By Alexander Dworkowitz

Homeless workers hired by business leaders to clean up downtown Flushing have begun to target signs posted on lampposts as part of a spring campaign, officials announced Monday.

Destination Flushing Inc., a group of Flushing businessmen, also plans to hang up more than 70 American flags on Main Street over the next month, said Timothy Chuang, the organization's chairman.

In November, the newly formed Destination Flushing signed a $60,000 contract with the Doe Fund, Inc. to have workers with the organization clean up streets in downtown Flushing.

A non-profit organization, the Doe Fund hires homeless people living in shelters to sweep streets and bag trash in neighborhoods throughout the city.

With the onset of spring, the three workers assigned to Flushing have started to tear down signs from lampposts and repaint them, said Councilman John Liu (D-Flushing).

“We want to make Flushing spotless,” said Liu, who asked the Doe Fund workers to enforce city law banning posted signs on lampposts.

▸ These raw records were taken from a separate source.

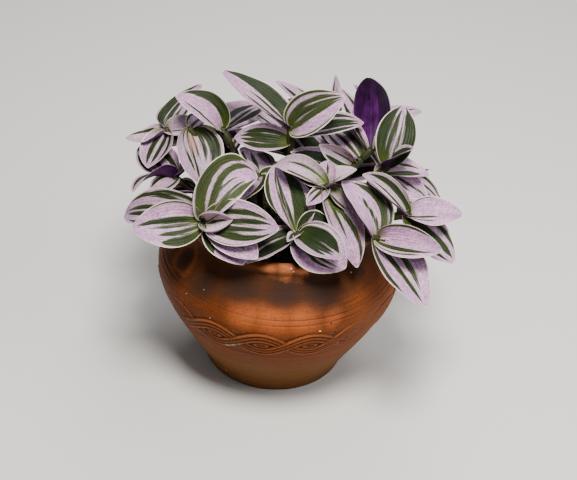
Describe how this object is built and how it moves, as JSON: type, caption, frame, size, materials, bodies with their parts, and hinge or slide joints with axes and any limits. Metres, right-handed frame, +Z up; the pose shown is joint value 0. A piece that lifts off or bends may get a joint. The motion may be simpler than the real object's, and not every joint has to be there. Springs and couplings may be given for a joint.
{
  "type": "potted tradescantia",
  "caption": "Low bushy tradescantia with broad pointed striped leaves, growing in a round-bellied terracotta pot with a rolled lip.",
  "frame": {"origin": "centre of the pot's flat foot, on the surface it stands on", "axes": "+Z up along the pot's axis, -Y towards the front of the plant, +X to the right seen from the front"},
  "size_m": [0.2211, 0.1849, 0.1994],
  "materials": {
    "clay": "unglazed, weathered terracotta",
    "earth": "damp crumbly potting soil",
    "foliage": "satin leaves, lilac striped with green, purple beneath"
  },
  "bodies": {
    "root": {"pot": "clay", "soil": "earth", "stem_front_left": "foliage", "stem_front": "foliage", "stem_heart": "foliage", "stem_right_front": "foliage", "stem_right": "foliage", "stem_right_crown": "foliage", "stem_right_upper": "foliage", "stem_crown": "foliage", "stem_left_crown": "foliage", "stem_left_far": "foliage", "stem_left_upper": "foliage", "stem_left": "foliage", "stem_back_left": "foliage", "stem_back": "foliage", "stem_back_right": "foliage", "stem_right_low": "foliage", "stem_inner_left": "foliage", "stem_inner_right": "foliage"}
  },
  "joints": []
}
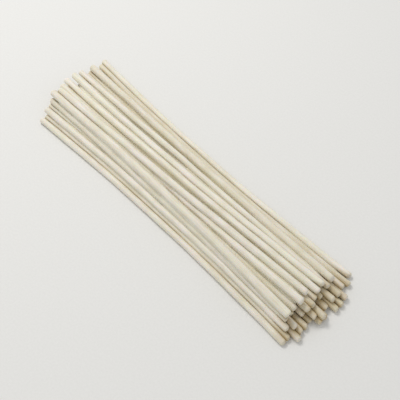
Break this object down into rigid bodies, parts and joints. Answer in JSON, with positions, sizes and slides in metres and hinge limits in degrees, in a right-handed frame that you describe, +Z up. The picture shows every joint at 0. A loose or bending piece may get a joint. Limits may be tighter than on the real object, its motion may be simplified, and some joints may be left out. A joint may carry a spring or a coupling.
{
  "type": "bundle of somen noodles",
  "caption": "Loose bundle of straight dried wheat noodles with cut ends, lying flat, drawn in a little at mid length and uneven at both ends.",
  "frame": {"origin": "on the table, under the middle of the bundle's bounding box", "axes": "+X along the strands, towards the end that is nearer in the picture; +Y across the bundle; +Z up"},
  "size_m": [0.2064, 0.0578, 0.0162],
  "materials": {
    "noodle": "matte, dry and faintly floury cream"
  },
  "bodies": {
    "root": {"noodle_bundle": "noodle"}
  },
  "joints": []
}
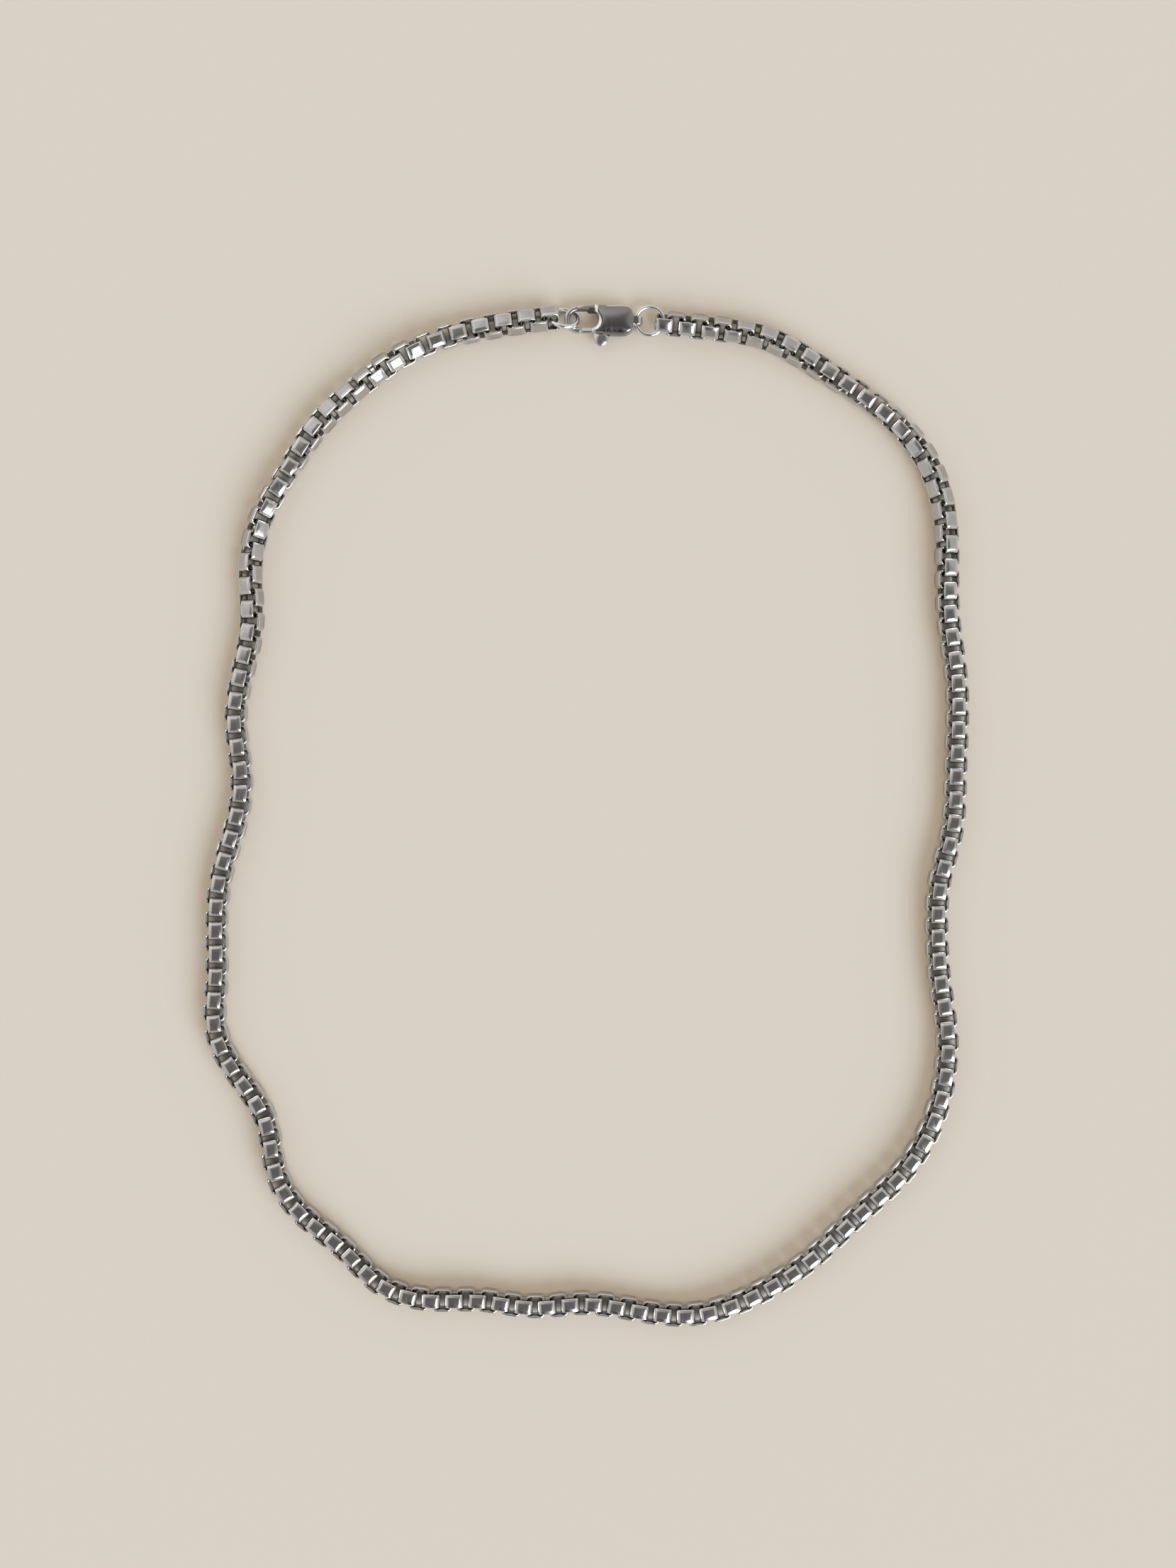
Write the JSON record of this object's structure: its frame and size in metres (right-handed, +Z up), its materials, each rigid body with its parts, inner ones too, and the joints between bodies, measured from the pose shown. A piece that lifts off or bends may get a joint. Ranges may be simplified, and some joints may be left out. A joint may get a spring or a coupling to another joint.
{
  "type": "box chain necklace",
  "caption": "Polished steel box chain necklace, closed by a lobster clasp and a jump ring at each end, lying flat as one open loop for the neck.",
  "frame": {"origin": "middle of the underside: halfway along the loop both ways, on the surface that it lies on", "axes": "+Y runs up the loop towards the clasp, +X to the right with the clasp's lug on the right of its hook, +Z up from the surface"},
  "size_m": [0.1438, 0.192, 0.0049],
  "materials": {
    "chain_steel": "polished",
    "ring_steel": "polished",
    "clasp_steel": "polished",
    "lever_steel": "polished",
    "pin_steel": "satin"
  },
  "bodies": {
    "necklace": {"box_chain": "chain_steel", "ring_left": "ring_steel", "ring_right": "ring_steel", "clasp_body": "clasp_steel", "lever_pin": "pin_steel"},
    "lever": {"clasp_lever": "lever_steel"}
  },
  "joints": [
    {"name": "lever_hinge", "type": "hinge", "parent": "necklace", "child": "lever", "pos_m": [0.00491, 0.09161, 0.0019], "axis": [0, 0, -1], "range_deg": [0, 18], "stiffness_Nm_per_rad": 0.01, "springref_deg": -8.59}
  ]
}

The hiring of the Doe Fund was part of a recent push to improve sanitation services in downtown Flushing. Residents have complained of dirt and grime in downtown Flushing for years, and Liu has made cleaning the streets a priority of his administration.

In the four months since the Doe Fund workers started, they have earned many praises, said Marilyn Bitterman, district manager of Community Board 7.

“The office has received favorable phone calls indicating that Flushing is really taking on a new look,” Bitterman said.

Doe Fund workers Freddie Williams, Andrew Jackson and administrator Allen Forest kicked off the spring campaign by scraping off posters taped to a pole at the entrance to the Flushing Long Island Rail Road stop. Ironically, the posters were from Meilin Tan, the Republican assemblyman candidate who lost to current Assemblyman Barry Grodenchik (D-Flushing).

“This is nothing political,” Liu joked.

The Doe Fund contract expires in November. By that time, the Flushing Business Improvement District is expected to be up and running. The Doe Fund workers, however, may continue to clean downtown Flushing if their company wins the city's contract for the BID.

In addition to paying for the cleanup, Destination Flushing leaders also hope to put up American flags and yellow ribbons on about 70 poles on Main Street over the next month to honor the U.S. military effort in Iraq.

“We'll show our support for the troops,” Chuang said.

The flags will cost the business group between $2,000 and $3,000, Chuang said.